> EXERCISE DIRECTIONS
Exactly the lines from the one with "bpy.context.view_layer.update()" to the one with "# The lacquer", both included, are to be printed again; leave out the rest.

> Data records
---

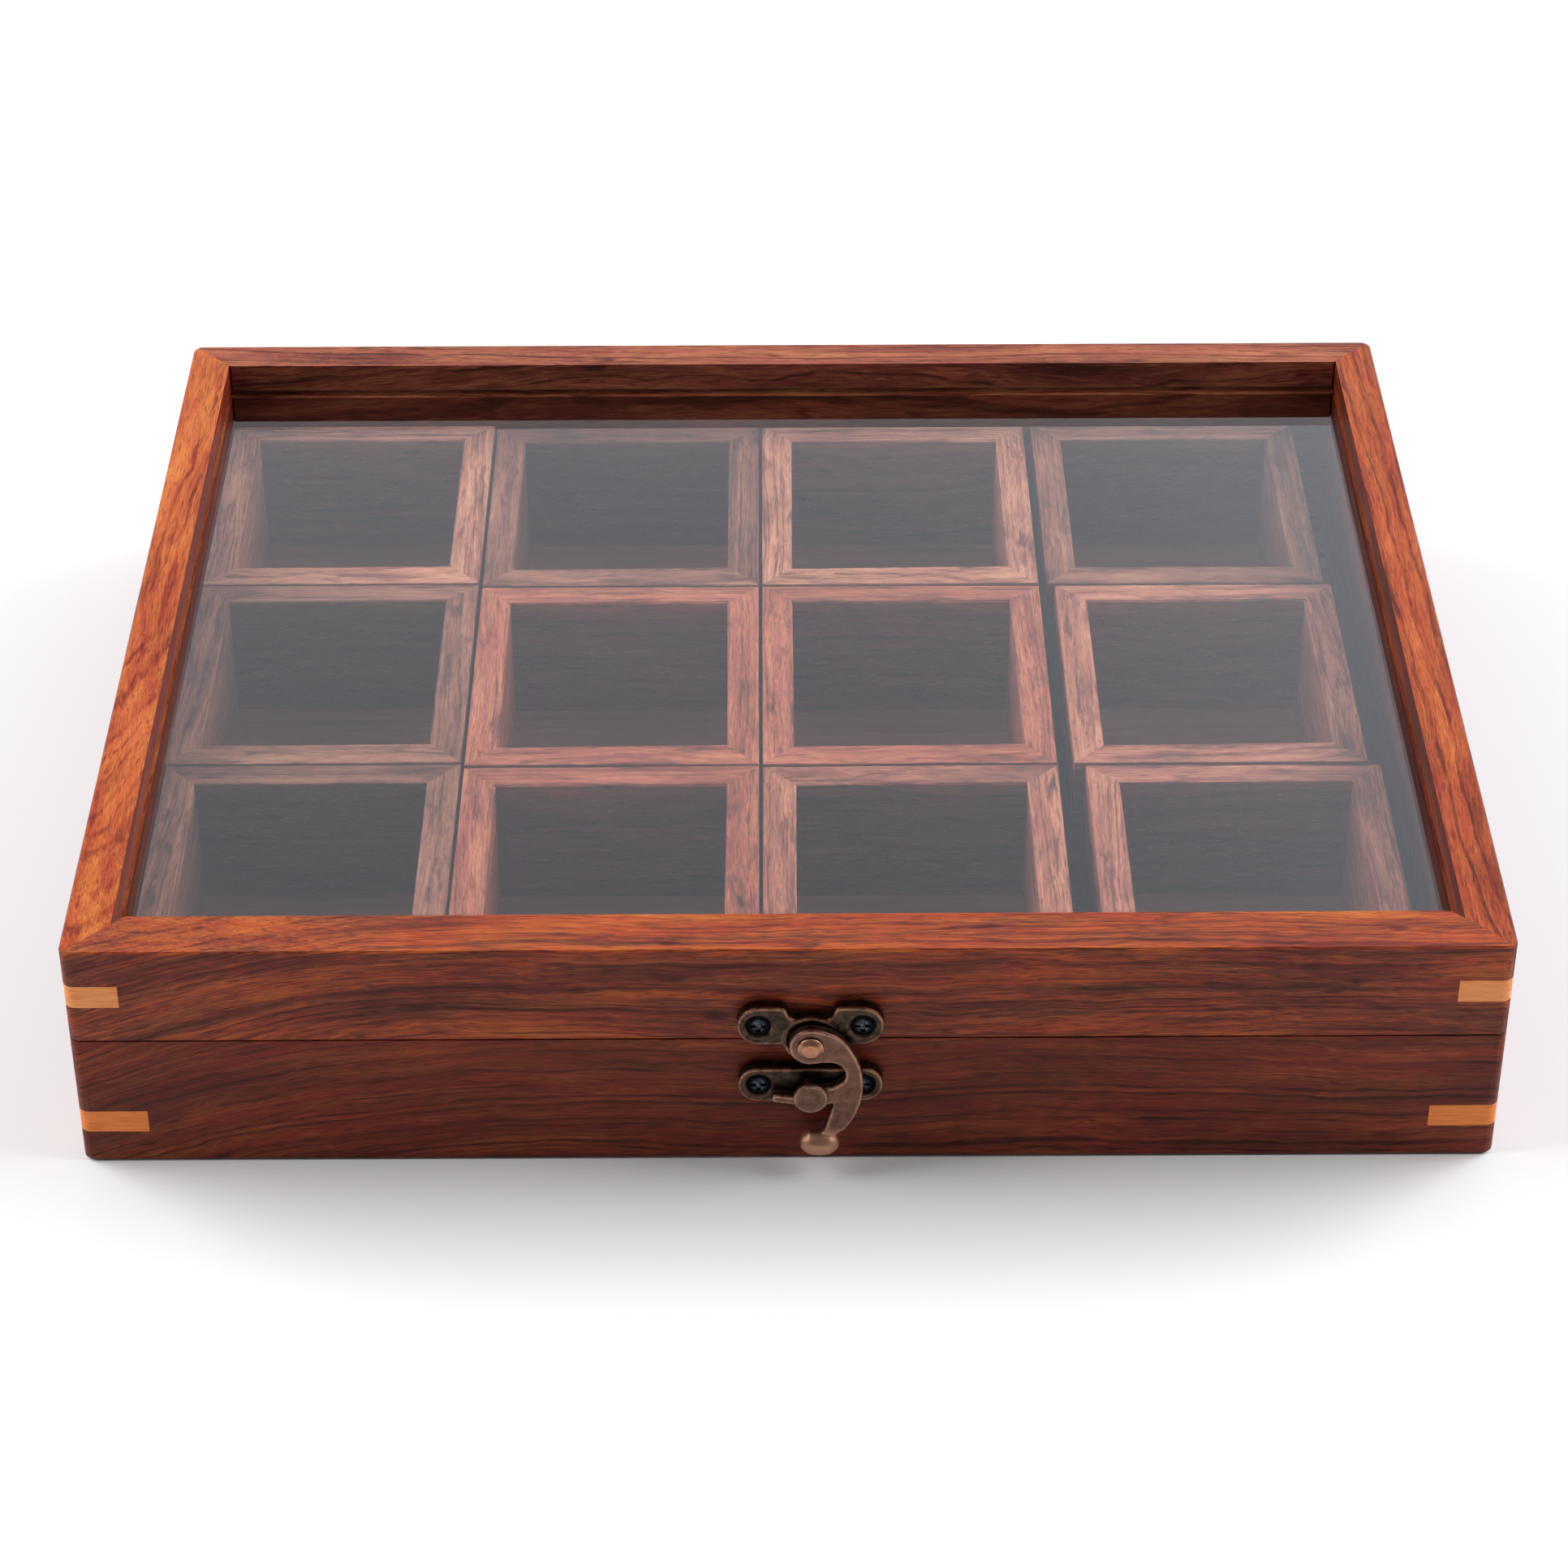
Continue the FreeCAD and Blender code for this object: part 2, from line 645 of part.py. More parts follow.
def hinge_leaf(label, x, up):
    """A leaf with its knuckles: the two outer ones below the seam, the middle one above it."""
    body = new_body(label)
    way = "" if up else "-"
    inner = "(knuckle_radius + hinge_relief)"
    outer = f"({inner} + hinge_height)"
    tongue = "centre_knuckle / 2" if up else "(centre_knuckle / 2 + knuckle_gap)"
    if up:
        corners = [
            ("-hinge_width / 2", inner), (f"-{tongue}", inner), (f"-{tongue}", "0"), (tongue, "0"),
            (tongue, inner), ("hinge_width / 2", inner), ("hinge_width / 2", outer),
            ("-hinge_width / 2", outer),
        ]
    else:
        corners = [
            ("-hinge_width / 2", f"-{outer}"), ("hinge_width / 2", f"-{outer}"), ("hinge_width / 2", "0"),
            (tongue, "0"), (tongue, f"-{inner}"), (f"-{tongue}", f"-{inner}"), (f"-{tongue}", "0"),
            ("-hinge_width / 2", "0"),
        ]
    outline = new_sketch(body, label + "_outline", "XZ_Plane")
    draw_outline(outline, corners)
    pad(body, outline, "hinge_leaf")
    if up:
        knuckle = new_sketch(body, label + "_knuckle", "YZ_Plane", level=f"-{tongue}")
        draw_circles(knuckle, [("-axis_stand", "0")], "knuckle_radius")
        pad(body, knuckle, "centre_knuckle")
    else:
        knuckle = new_sketch(body, label + "_knuckle", "YZ_Plane", level=tongue)
        draw_circles(knuckle, [("-axis_stand", "0")], "knuckle_radius")
        outer_knuckle = pad(body, knuckle, f"hinge_width / 2 - {tongue}")
        twin = body.newObject("PartDesign::Mirrored", label + "_twin_knuckle")
        twin.Originals = [outer_knuckle]
        twin.MirrorPlane = (origin_plane(body, "YZ_Plane"), [""])
        body.Tip = twin
        doc.recompute()
    bore = new_sketch(body, label + "_pin_bore", "YZ_Plane")
    draw_circles(bore, [("-axis_stand", "0")], "pin_radius + pin_play")
    pocket(body, bore)
    for name, along in (("left", "-nail_reach"), ("right", "nail_reach")):
        hole = new_sketch(body, f"{label}_{name}_hole", "XZ_Plane", along=along, up=f"{way}{NAIL_DROP}")
        draw_square(hole, "nail_half_width + nail_play")
        pocket(body, hole)
    place(body, x, "box_depth / 2", "seam_level", quarters=2)
    return body


def hinge_pin(label, x):
    """A plain pin that ends flush with the outer knuckles."""
    body = new_body(label)
    end = new_sketch(body, label + "_end", "YZ_Plane", level="-hinge_width / 2")
    draw_circles(end, [("-axis_stand", "0")], "pin_radius")
    pad(body, end, "hinge_width")
    place(body, x, "box_depth / 2", "seam_level", quarters=2)
    return body


def hinge_nails(label, level):
    """The four square-shanked nails with round heads that hold the leaves on one side of the seam."""
    four = []
    for number, spot in enumerate(NAIL_SPOTS, start=1):
        body = new_body(f"{label}_{number}")
        shank = new_sketch(body, f"{label}_{number}_shank", "XZ_Plane", level="hinge_leaf - nail_length")
        draw_square(shank, "nail_half_width")
        pad(body, shank, "nail_length")
        head = new_sketch(body, f"{label}_{number}_head", "XZ_Plane", level="hinge_leaf")
        draw_circles(head, [("0", "0")], "nail_head")
        pad(body, head, "nail_head_thickness")
        place(body, spot, "box_depth / 2", level, quarters=2)
        four.append(body)
    return gather(label, four)


# The cups

def cup_wall_ring():
    """The four mitred walls that every cup repeats, centred in plan on the origin."""
    walls = []
    for side in SIDES:
        run = CUP_WIDTH if side in ("front", "back") else CUP_DEPTH
        wall = new_body(f"cup_{side}_wall")
        plan = new_sketch(wall, f"cup_{side}_plan", "XY_Plane")
        draw_outline(plan, [(f"-{run} / 2", "0"), (f"{run} / 2", "0"), (f"{run} / 2 - cup_wall", "cup_wall"),
                            (f"-{run} / 2 + cup_wall", "cup_wall")])
        pad(wall, plan, "cup_height")
        place_on_side(wall, side, CUP_WIDTH, CUP_DEPTH)
        walls.append(wall)
    return gather("cup_wall_ring", walls)


def cup(label, ring, column, row, x_shift, y_shift):
    """One loose cup: its ring of walls and the bottom let in between them."""
    x = (f"-box_width / 2 + board + left_gap + {CUP_WIDTH} / 2 + {column} * ({CUP_WIDTH} + cup_gap)"
         f" + {x_shift}")
    y = f"box_depth / 2 - board - back_gap - {CUP_DEPTH} / 2 - {row} * ({CUP_DEPTH} + cup_gap) + {y_shift}"
    walls = gather(label + "_walls", [ring])
    place(walls, x, y, CUP_FOOT)
    bottom = flat_panel(label + "_bottom", f"({CUP_WIDTH} - 2 * cup_wall)", f"({CUP_DEPTH} - 2 * cup_wall)",
                        "cup_bottom", CUP_FOOT, x, y)
    return [walls, bottom]


# The base
rabbet = ("rabbet_depth", "0", "panel_thickness")
base_spline = ("base_spline_leg", "base_spline_rise")
base_boards = {side: case_board(f"base_{side}_wall", side, "board", "0", BASE_TOP, ("0", "bottom_chamfer"),
                                rabbet, base_spline) for side in SIDES}
drill_pilots(base_boards["front"], POST_LEVEL)
nail_holes(base_boards["back"], f"seam_level - {NAIL_DROP}")
nodes = list(base_boards.values())
nodes.append(corner_splines("base_corner_splines", *base_spline))
nodes.append(flat_panel("bottom_panel", "(box_width - 2 * board + 2 * rabbet_depth)",
                        "(box_depth - 2 * board + 2 * rabbet_depth)", "panel_thickness", "0"))

# The lid
groove = ("groove_depth", GLASS_LEVEL, GROOVE_TOP)
lid_spline = ("lid_spline_leg", "(seam_level + lid_spline_rise)")
lid_thickness = {"front": "lid_front_board", "right": "board", "back": "lid_back_board", "left": "board"}
lid_boards = {side: case_board(f"lid_{side}_rail", side, lid_thickness[side], LID_FOOT, LID_TOP,
                               (LID_TOP, "top_chamfer"), groove, lid_spline) for side in SIDES}
drill_pilots(lid_boards["front"], SCREW_LEVEL)
nail_holes(lid_boards["back"], f"seam_level + {NAIL_DROP}")
nodes += lid_boards.values()
nodes.append(corner_splines("lid_corner_splines", *lid_spline))
nodes.append(flat_panel(
    "glass_panel",
    "(box_width - 2 * board + 2 * groove_depth - 2 * glass_edge_play)",
    "(box_depth - lid_front_board - lid_back_board + 2 * groove_depth - 2 * glass_edge_play)",
    "glass_thickness", GLASS_LEVEL, y="(lid_front_board - lid_back_board) / 2"))

# The latch
nodes += [latch_plate(), latch_rivet(), latch_screws("latch_screws", SCREW_LEVEL), latch_arm()]
nodes += [keeper_plate(), keeper_post(), latch_screws("keeper_screws", POST_LEVEL)]

# The hinges
for name, spot in (("left", "-hinge_spread"), ("right", "hinge_spread")):
    nodes.append(hinge_leaf(f"{name}_hinge_base_leaf", spot, up=False))
    nodes.append(hinge_leaf(f"{name}_hinge_lid_leaf", spot, up=True))
    nodes.append(hinge_pin(f"{name}_hinge_pin", spot))
nodes.append(hinge_nails("hinge_base_nails", f"seam_level - {NAIL_DROP}"))
nodes.append(hinge_nails("hinge_lid_nails", f"seam_level + {NAIL_DROP}"))

# The cups, three rows of four, pushed a little apart as they were left
ring = cup_wall_ring()
for row, (row_name, right_shift) in enumerate((("back", "back_right_shift"), ("middle", "middle_right_shift"),
                                               ("front", "front_right_shift"))):
    for column in range(4):
        nodes += cup(f"cup_{row_name}_{column + 1}", ring, column, row,
                     right_shift if column == 3 else "0", "left_column_shift" if column == 0 else "0")

# Check every object, then write each node
doc.recompute()
for thing in doc.Objects:
    if "Invalid" in thing.State or "Error" in thing.State:
        raise RuntimeError(f"{thing.Label} failed: {thing.State}")
for node in nodes:
    if node.Shape.isNull() or not node.Shape.isValid():
        raise RuntimeError(f"{node.Label} has no valid shape")

os.makedirs("parts", exist_ok=True)
for node in nodes:
    node.Shape.exportStep(f"parts/{node.Label}.step")
print(f"{len(nodes)} nodes written")
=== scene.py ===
# A glazed spice box of Indian rosewood with twelve loose cups, seen from above the latch.
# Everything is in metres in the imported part's own frame: +X right, +Y back, +Z up.
import math

import bpy
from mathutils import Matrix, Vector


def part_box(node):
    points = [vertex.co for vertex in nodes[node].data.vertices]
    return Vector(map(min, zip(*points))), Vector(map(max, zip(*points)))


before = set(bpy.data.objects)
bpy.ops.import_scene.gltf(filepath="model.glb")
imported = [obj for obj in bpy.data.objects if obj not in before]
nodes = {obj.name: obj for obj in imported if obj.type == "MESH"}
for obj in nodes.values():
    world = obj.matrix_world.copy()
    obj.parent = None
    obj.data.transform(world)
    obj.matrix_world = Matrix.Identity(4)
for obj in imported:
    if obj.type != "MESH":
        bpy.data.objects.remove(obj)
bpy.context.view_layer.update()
mm = 0.001


# ---- Base walls ----
# Four boards of Indian rosewood, sawn, mitred and glued, stained red-brown and lacquered.
# The lacquer lies thin over the open pores, so the face is satin and the grain still shows.

def colour(code):
    """A hex sRGB colour as linear red, green, blue and alpha."""
    parts = [int(code[place:place + 2], 16) / 255 for place in (1, 3, 5)]
    return [c / 12.92 if c <= 0.04045 else ((c + 0.055) / 1.055) ** 2.4 for c in parts] + [1.0]


def add(tree, kind, fill=None, **settings):
    """Add a node, set its properties, and give its inputs values or links from other nodes' sockets."""
    made = tree.nodes.new("ShaderNode" + kind)
    for name, value in settings.items():
        setattr(made, name, value)
    for place, value in (fill or {}).items():
        if isinstance(value, bpy.types.NodeSocket):
            tree.links.new(value, made.inputs[place])
        else:
            made.inputs[place].default_value = value
    return made


def material(name, **surface):
    """An empty material whose surface shader has constant settings; returns it, its nodes and the shader."""
    made = bpy.data.materials.new(name)
    made.use_nodes = True
    tree = made.node_tree
    shader = tree.nodes["Principled BSDF"]
    for socket, value in surface.items():
        shader.inputs[socket.replace("_", " ")].default_value = value
    return made, tree, shader


def ramp(tree, factor, stops):
    """A colour ramp through stops of (position, hex colour)."""
    made = add(tree, "ValToRGB", {"Fac": factor})
    elements = made.color_ramp.elements
    while len(elements) < len(stops):
        elements.new(0.5)
    for element, (place, code) in zip(elements, stops):
        element.position = place
        element.color = colour(code)
    return made.outputs["Color"]


def maths(tree, operation, *values):
    """One arithmetic step on numbers or sockets."""
    return add(tree, "Math", dict(enumerate(values)), operation=operation).outputs[0]


def stretched(tree, where, along, across, seed):
    """Coordinates for a pattern whose features are this long along the grain (X) and across it."""
    return add(tree, "Mapping", {"Vector": where, "Scale": (1 / along, 1 / across, 1 / across),
                                 "Location": (seed, seed * 0.7, seed * 1.3)}).outputs["Vector"]


def streaks(tree, where, along, across, seed, detail, low, high):
    """Streaks of this length and width, cut to the part of the noise between low and high, 0 to 1."""
    noise = add(tree, "TexNoise", {"Vector": stretched(tree, where, along, across, seed), "Scale": 1.0,
                                   "Detail": detail, "Roughness": 0.55}).outputs["Fac"]
    return add(tree, "MapRange", {"Value": noise, "From Min": low, "From Max": high}).outputs[0]


def wander(tree, where, along, across, seed, reach):
    """The coordinates, pushed about smoothly by up to a quarter of reach or so."""
    noise = add(tree, "TexNoise", {"Vector": stretched(tree, where, along, across, seed), "Scale": 1.0,
                                   "Detail": 2.0, "Roughness": 0.45}).outputs["Color"]
    shift = add(tree, "VectorMath", {0: noise, 1: (0.5, 0.5, 0.5)}, operation="SUBTRACT").outputs[0]
    shift = add(tree, "VectorMath", {0: shift, "Scale": reach}, operation="SCALE").outputs[0]
    return add(tree, "VectorMath", {0: where, 1: shift}, operation="ADD").outputs[0]


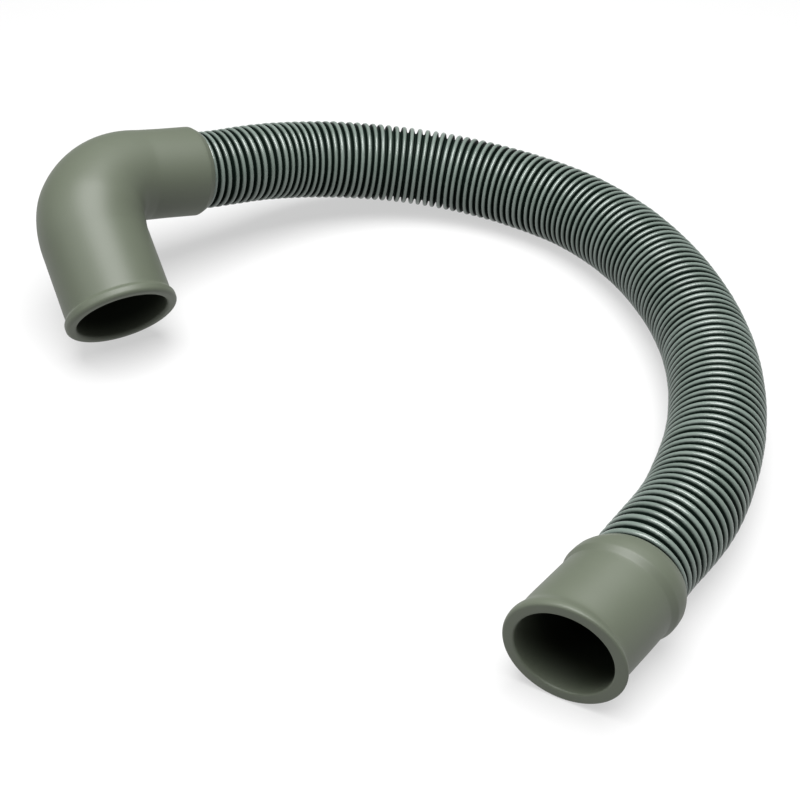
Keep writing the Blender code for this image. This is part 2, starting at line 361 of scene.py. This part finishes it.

---

> SOLUTION
bpy.context.view_layer.update()
mm = 0.001


# ---- Base walls ----
# Four boards of Indian rosewood, sawn, mitred and glued, stained red-brown and lacquered.
# The lacquer lies thin over the open pores, so the face is satin and the grain still shows.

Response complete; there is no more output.